--- START ---
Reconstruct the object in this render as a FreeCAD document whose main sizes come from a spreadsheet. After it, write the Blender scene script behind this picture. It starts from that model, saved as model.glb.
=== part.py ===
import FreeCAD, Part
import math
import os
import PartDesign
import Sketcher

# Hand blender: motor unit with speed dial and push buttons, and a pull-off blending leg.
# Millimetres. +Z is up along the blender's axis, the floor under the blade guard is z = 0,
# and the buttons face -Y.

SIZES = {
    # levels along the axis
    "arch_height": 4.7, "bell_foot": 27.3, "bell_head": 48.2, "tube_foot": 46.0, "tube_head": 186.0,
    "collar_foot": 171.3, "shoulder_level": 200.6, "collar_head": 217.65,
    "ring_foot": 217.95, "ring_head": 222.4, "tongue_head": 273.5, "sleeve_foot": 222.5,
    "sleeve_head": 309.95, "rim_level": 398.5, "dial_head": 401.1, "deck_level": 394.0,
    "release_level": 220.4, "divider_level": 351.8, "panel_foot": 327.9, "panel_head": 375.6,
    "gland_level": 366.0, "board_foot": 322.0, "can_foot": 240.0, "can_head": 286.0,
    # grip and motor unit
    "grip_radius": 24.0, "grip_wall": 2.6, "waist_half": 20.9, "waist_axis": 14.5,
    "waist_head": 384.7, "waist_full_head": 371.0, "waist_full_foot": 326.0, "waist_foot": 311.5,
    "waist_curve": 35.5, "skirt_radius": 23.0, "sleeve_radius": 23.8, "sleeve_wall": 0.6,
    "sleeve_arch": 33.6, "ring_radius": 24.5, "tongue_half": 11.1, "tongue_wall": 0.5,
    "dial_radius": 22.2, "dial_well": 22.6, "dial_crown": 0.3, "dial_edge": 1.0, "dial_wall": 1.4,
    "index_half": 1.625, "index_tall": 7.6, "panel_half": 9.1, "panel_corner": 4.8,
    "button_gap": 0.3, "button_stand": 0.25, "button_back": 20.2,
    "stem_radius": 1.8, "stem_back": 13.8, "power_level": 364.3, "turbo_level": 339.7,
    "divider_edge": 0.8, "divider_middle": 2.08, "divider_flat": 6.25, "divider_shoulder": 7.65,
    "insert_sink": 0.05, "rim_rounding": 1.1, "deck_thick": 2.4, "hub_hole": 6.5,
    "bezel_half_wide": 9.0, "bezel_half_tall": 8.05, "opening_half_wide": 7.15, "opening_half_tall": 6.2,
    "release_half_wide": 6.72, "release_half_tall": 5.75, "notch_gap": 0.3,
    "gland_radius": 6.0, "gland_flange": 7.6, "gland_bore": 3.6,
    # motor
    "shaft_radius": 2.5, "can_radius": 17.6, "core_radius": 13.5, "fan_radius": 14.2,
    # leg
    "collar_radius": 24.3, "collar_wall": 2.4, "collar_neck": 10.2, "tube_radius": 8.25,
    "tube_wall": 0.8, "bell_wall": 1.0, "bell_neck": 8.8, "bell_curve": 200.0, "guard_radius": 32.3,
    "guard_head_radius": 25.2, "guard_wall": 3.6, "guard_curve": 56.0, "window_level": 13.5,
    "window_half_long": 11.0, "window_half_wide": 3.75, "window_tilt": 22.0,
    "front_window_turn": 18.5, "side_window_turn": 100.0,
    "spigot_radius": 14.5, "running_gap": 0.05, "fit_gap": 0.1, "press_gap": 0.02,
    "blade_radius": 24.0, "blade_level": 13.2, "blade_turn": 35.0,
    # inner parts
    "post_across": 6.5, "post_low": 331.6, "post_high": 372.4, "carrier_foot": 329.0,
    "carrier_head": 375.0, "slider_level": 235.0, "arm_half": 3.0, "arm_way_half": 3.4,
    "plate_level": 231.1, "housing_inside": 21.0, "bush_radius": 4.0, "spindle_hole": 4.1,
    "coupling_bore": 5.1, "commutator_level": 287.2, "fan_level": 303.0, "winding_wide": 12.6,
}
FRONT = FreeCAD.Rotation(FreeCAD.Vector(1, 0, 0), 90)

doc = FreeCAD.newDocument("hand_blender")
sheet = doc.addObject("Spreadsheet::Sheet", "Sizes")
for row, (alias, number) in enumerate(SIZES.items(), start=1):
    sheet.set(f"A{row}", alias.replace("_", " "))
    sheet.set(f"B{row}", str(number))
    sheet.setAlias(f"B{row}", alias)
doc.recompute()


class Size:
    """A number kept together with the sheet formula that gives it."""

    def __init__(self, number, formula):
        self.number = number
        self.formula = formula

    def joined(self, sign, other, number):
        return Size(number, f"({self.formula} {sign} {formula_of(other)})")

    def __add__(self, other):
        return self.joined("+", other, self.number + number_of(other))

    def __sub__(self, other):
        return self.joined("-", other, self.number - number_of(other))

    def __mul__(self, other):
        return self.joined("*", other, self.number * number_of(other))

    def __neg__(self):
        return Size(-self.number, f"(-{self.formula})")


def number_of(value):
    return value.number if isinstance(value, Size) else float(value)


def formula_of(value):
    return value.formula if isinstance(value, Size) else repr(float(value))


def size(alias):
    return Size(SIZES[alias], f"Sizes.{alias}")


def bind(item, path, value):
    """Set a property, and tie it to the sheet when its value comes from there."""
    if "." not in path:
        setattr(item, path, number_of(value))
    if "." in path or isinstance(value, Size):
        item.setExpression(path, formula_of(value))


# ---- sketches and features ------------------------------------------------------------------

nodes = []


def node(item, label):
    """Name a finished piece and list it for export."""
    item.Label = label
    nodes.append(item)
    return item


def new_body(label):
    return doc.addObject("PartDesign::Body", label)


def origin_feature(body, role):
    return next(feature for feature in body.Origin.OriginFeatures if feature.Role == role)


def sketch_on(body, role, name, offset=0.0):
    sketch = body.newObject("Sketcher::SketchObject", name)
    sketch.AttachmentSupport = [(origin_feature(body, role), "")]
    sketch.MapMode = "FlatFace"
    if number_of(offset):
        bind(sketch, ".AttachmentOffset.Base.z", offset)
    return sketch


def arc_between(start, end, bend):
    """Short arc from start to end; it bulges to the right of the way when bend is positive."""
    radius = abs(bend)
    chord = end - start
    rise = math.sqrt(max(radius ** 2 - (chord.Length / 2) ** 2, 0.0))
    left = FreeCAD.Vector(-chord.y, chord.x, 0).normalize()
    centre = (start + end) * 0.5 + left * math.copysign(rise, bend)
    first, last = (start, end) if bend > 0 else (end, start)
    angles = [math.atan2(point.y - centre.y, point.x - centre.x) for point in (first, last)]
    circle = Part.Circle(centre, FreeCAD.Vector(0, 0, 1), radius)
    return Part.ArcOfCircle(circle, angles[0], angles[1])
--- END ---
EXERCISE TASK: Set down the material above again, word for word.

COMPLETE RESPONSE:
Reconstruct the object in this render as a FreeCAD document whose main sizes come from a spreadsheet. After it, write the Blender scene script behind this picture. It starts from that model, saved as model.glb.
=== part.py ===
import FreeCAD, Part
import math
import os
import PartDesign
import Sketcher

# Hand blender: motor unit with speed dial and push buttons, and a pull-off blending leg.
# Millimetres. +Z is up along the blender's axis, the floor under the blade guard is z = 0,
# and the buttons face -Y.

SIZES = {
    # levels along the axis
    "arch_height": 4.7, "bell_foot": 27.3, "bell_head": 48.2, "tube_foot": 46.0, "tube_head": 186.0,
    "collar_foot": 171.3, "shoulder_level": 200.6, "collar_head": 217.65,
    "ring_foot": 217.95, "ring_head": 222.4, "tongue_head": 273.5, "sleeve_foot": 222.5,
    "sleeve_head": 309.95, "rim_level": 398.5, "dial_head": 401.1, "deck_level": 394.0,
    "release_level": 220.4, "divider_level": 351.8, "panel_foot": 327.9, "panel_head": 375.6,
    "gland_level": 366.0, "board_foot": 322.0, "can_foot": 240.0, "can_head": 286.0,
    # grip and motor unit
    "grip_radius": 24.0, "grip_wall": 2.6, "waist_half": 20.9, "waist_axis": 14.5,
    "waist_head": 384.7, "waist_full_head": 371.0, "waist_full_foot": 326.0, "waist_foot": 311.5,
    "waist_curve": 35.5, "skirt_radius": 23.0, "sleeve_radius": 23.8, "sleeve_wall": 0.6,
    "sleeve_arch": 33.6, "ring_radius": 24.5, "tongue_half": 11.1, "tongue_wall": 0.5,
    "dial_radius": 22.2, "dial_well": 22.6, "dial_crown": 0.3, "dial_edge": 1.0, "dial_wall": 1.4,
    "index_half": 1.625, "index_tall": 7.6, "panel_half": 9.1, "panel_corner": 4.8,
    "button_gap": 0.3, "button_stand": 0.25, "button_back": 20.2,
    "stem_radius": 1.8, "stem_back": 13.8, "power_level": 364.3, "turbo_level": 339.7,
    "divider_edge": 0.8, "divider_middle": 2.08, "divider_flat": 6.25, "divider_shoulder": 7.65,
    "insert_sink": 0.05, "rim_rounding": 1.1, "deck_thick": 2.4, "hub_hole": 6.5,
    "bezel_half_wide": 9.0, "bezel_half_tall": 8.05, "opening_half_wide": 7.15, "opening_half_tall": 6.2,
    "release_half_wide": 6.72, "release_half_tall": 5.75, "notch_gap": 0.3,
    "gland_radius": 6.0, "gland_flange": 7.6, "gland_bore": 3.6,
    # motor
    "shaft_radius": 2.5, "can_radius": 17.6, "core_radius": 13.5, "fan_radius": 14.2,
    # leg
    "collar_radius": 24.3, "collar_wall": 2.4, "collar_neck": 10.2, "tube_radius": 8.25,
    "tube_wall": 0.8, "bell_wall": 1.0, "bell_neck": 8.8, "bell_curve": 200.0, "guard_radius": 32.3,
    "guard_head_radius": 25.2, "guard_wall": 3.6, "guard_curve": 56.0, "window_level": 13.5,
    "window_half_long": 11.0, "window_half_wide": 3.75, "window_tilt": 22.0,
    "front_window_turn": 18.5, "side_window_turn": 100.0,
    "spigot_radius": 14.5, "running_gap": 0.05, "fit_gap": 0.1, "press_gap": 0.02,
    "blade_radius": 24.0, "blade_level": 13.2, "blade_turn": 35.0,
    # inner parts
    "post_across": 6.5, "post_low": 331.6, "post_high": 372.4, "carrier_foot": 329.0,
    "carrier_head": 375.0, "slider_level": 235.0, "arm_half": 3.0, "arm_way_half": 3.4,
    "plate_level": 231.1, "housing_inside": 21.0, "bush_radius": 4.0, "spindle_hole": 4.1,
    "coupling_bore": 5.1, "commutator_level": 287.2, "fan_level": 303.0, "winding_wide": 12.6,
}
FRONT = FreeCAD.Rotation(FreeCAD.Vector(1, 0, 0), 90)

doc = FreeCAD.newDocument("hand_blender")
sheet = doc.addObject("Spreadsheet::Sheet", "Sizes")
for row, (alias, number) in enumerate(SIZES.items(), start=1):
    sheet.set(f"A{row}", alias.replace("_", " "))
    sheet.set(f"B{row}", str(number))
    sheet.setAlias(f"B{row}", alias)
doc.recompute()


class Size:
    """A number kept together with the sheet formula that gives it."""

    def __init__(self, number, formula):
        self.number = number
        self.formula = formula

    def joined(self, sign, other, number):
        return Size(number, f"({self.formula} {sign} {formula_of(other)})")

    def __add__(self, other):
        return self.joined("+", other, self.number + number_of(other))

    def __sub__(self, other):
        return self.joined("-", other, self.number - number_of(other))

    def __mul__(self, other):
        return self.joined("*", other, self.number * number_of(other))

    def __neg__(self):
        return Size(-self.number, f"(-{self.formula})")


def number_of(value):
    return value.number if isinstance(value, Size) else float(value)


def formula_of(value):
    return value.formula if isinstance(value, Size) else repr(float(value))


def size(alias):
    return Size(SIZES[alias], f"Sizes.{alias}")


def bind(item, path, value):
    """Set a property, and tie it to the sheet when its value comes from there."""
    if "." not in path:
        setattr(item, path, number_of(value))
    if "." in path or isinstance(value, Size):
        item.setExpression(path, formula_of(value))


# ---- sketches and features ------------------------------------------------------------------

nodes = []


def node(item, label):
    """Name a finished piece and list it for export."""
    item.Label = label
    nodes.append(item)
    return item


def new_body(label):
    return doc.addObject("PartDesign::Body", label)


def origin_feature(body, role):
    return next(feature for feature in body.Origin.OriginFeatures if feature.Role == role)


def sketch_on(body, role, name, offset=0.0):
    sketch = body.newObject("Sketcher::SketchObject", name)
    sketch.AttachmentSupport = [(origin_feature(body, role), "")]
    sketch.MapMode = "FlatFace"
    if number_of(offset):
        bind(sketch, ".AttachmentOffset.Base.z", offset)
    return sketch


def arc_between(start, end, bend):
    """Short arc from start to end; it bulges to the right of the way when bend is positive."""
    radius = abs(bend)
    chord = end - start
    rise = math.sqrt(max(radius ** 2 - (chord.Length / 2) ** 2, 0.0))
    left = FreeCAD.Vector(-chord.y, chord.x, 0).normalize()
    centre = (start + end) * 0.5 + left * math.copysign(rise, bend)
    first, last = (start, end) if bend > 0 else (end, start)
    angles = [math.atan2(point.y - centre.y, point.x - centre.x) for point in (first, last)]
    circle = Part.Circle(centre, FreeCAD.Vector(0, 0, 1), radius)
    return Part.ArcOfCircle(circle, angles[0], angles[1])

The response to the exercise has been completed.